Pour se protéger de possibles répercussions sur leurs activités, les banques libanaises, impliquées dans le tissu bancaire syrien, ont dès le début du conflit, réduit leur exposition aux acteurs économiques syriens. Malgré ces précautions, l’impact est tout de même important. Les bilans des banques concernées ont affiché des chiffres en berne, au mieux une contraction, depuis 2012, subissant également l’impact de la dévaluation de la livre syrienne. 

Jenny Saleh
 

Implantations multiformes
Les  implantations des banques libanaises peuvent prendre différentes formes, selon le marché et, surtout, selon les possibilités légales du pays ciblé. La préparation d’une implantation peut prendre des années, pour aboutir, selon les cas, au lancement d’une succursale, d’une filiale ou d’un bureau de représentation. Une succursale n’a pas de personnalité morale, donc elle n’est qu’un simple établissement de l’entreprise.

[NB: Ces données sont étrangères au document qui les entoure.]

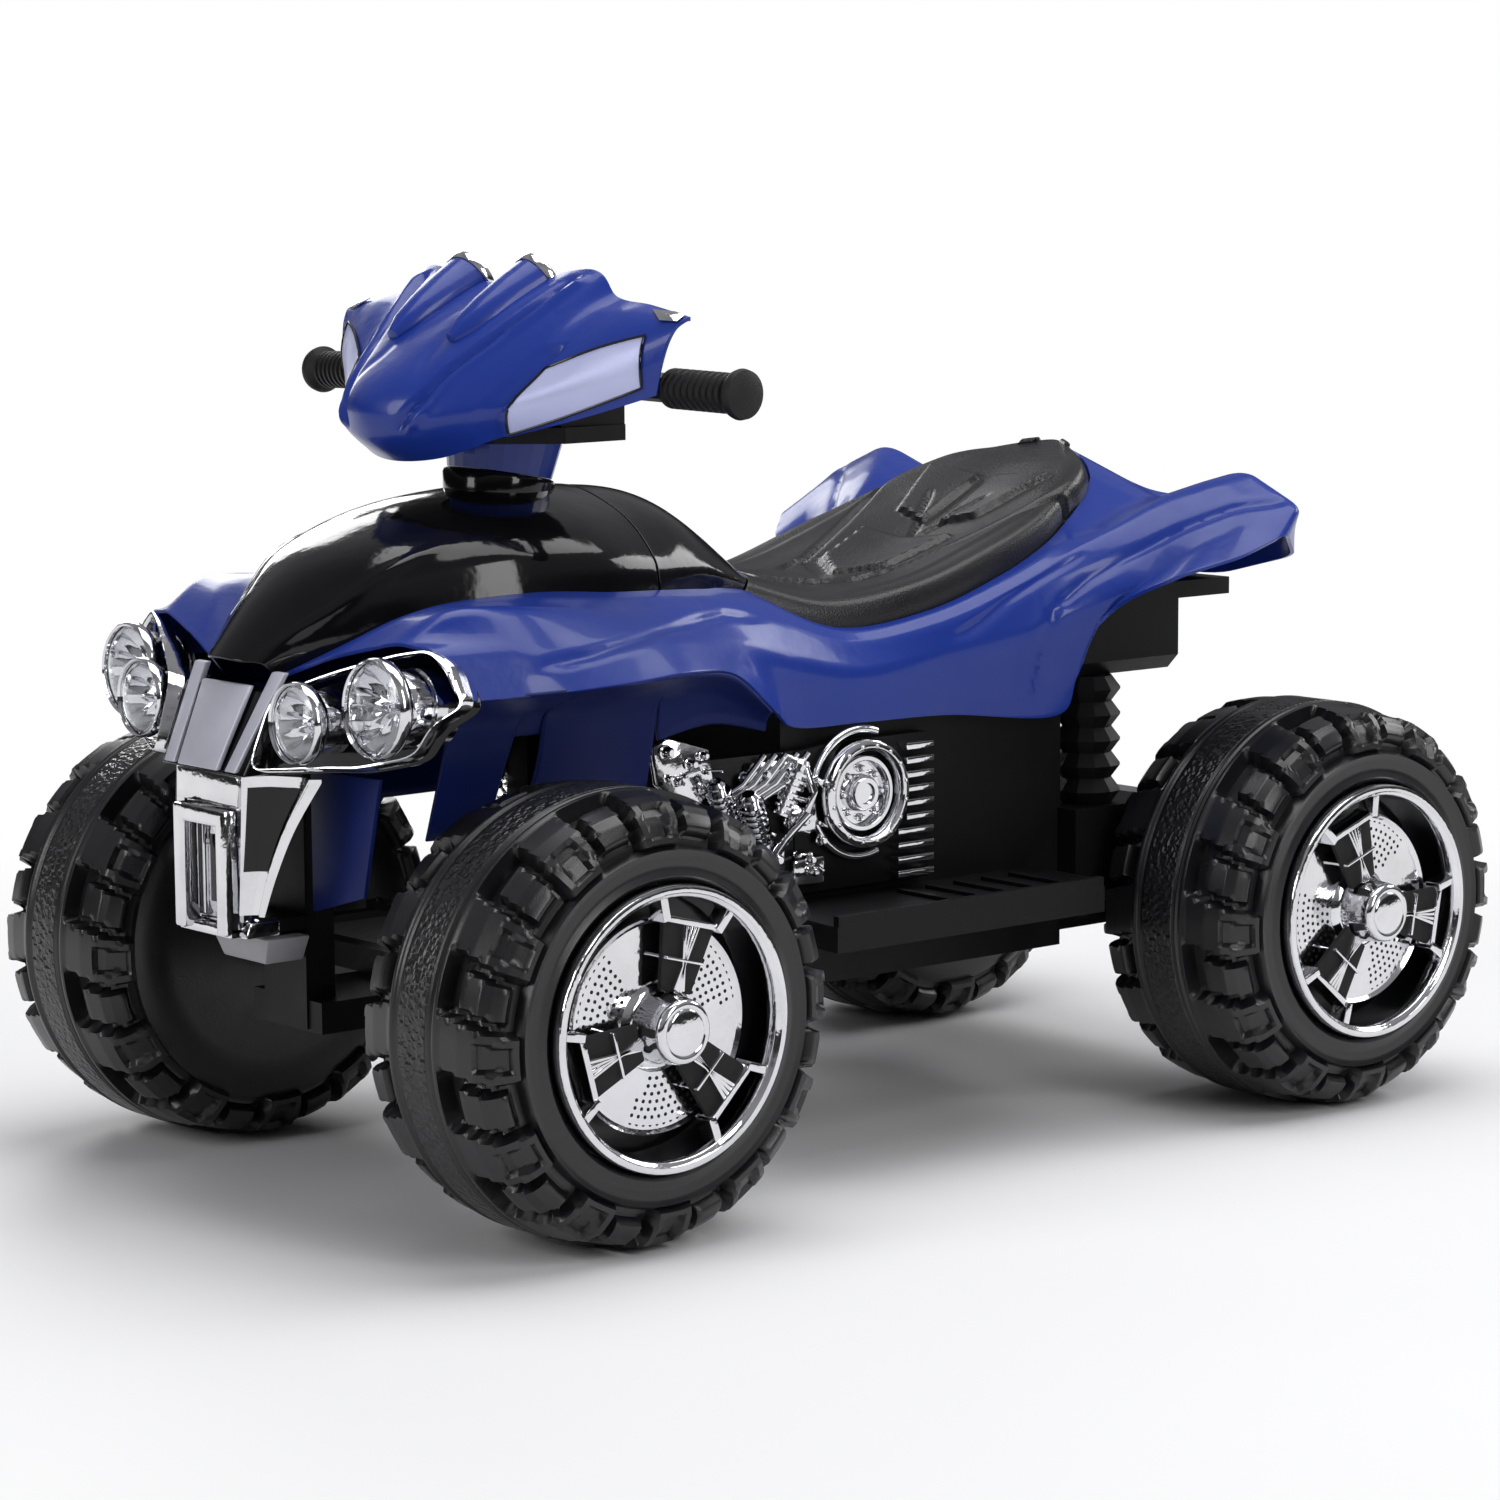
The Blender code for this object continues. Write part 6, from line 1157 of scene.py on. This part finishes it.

La filiale, en revanche, dispose d’une personnalité juridique. Elle dispose d’un patrimoine propre qui ne se confond pas avec celui de la banque mère. Par ailleurs, la filiale doit se conformer à la législation bancaire locale. La plupart du temps, les banques libanaises s’associent avec une banque locale, en rachetant une partie de son actionnariat. Le bureau de représentation, lui, est davantage destiné à mettre en relation des opportunités d’affaires. Les banques choisissent notamment cette option quand le pays où elles s’installent est déjà fortement bancarisé. Des équipes peuvent effectuer des va-et-vient fréquents afin de répondre aux demandes de la clientèle, qui possède souvent des comptes sur le territoire libanais. Une fois sur place, les banques peuvent fournir des services à l’étranger depuis le Liban, via des lettres de crédit par exemple. Selon le marché et le taux de bancarisation, certaines se lancent également dans la banque de détail, en tenant compte, à chaque fois, des attentes et des caractéristiques du marché.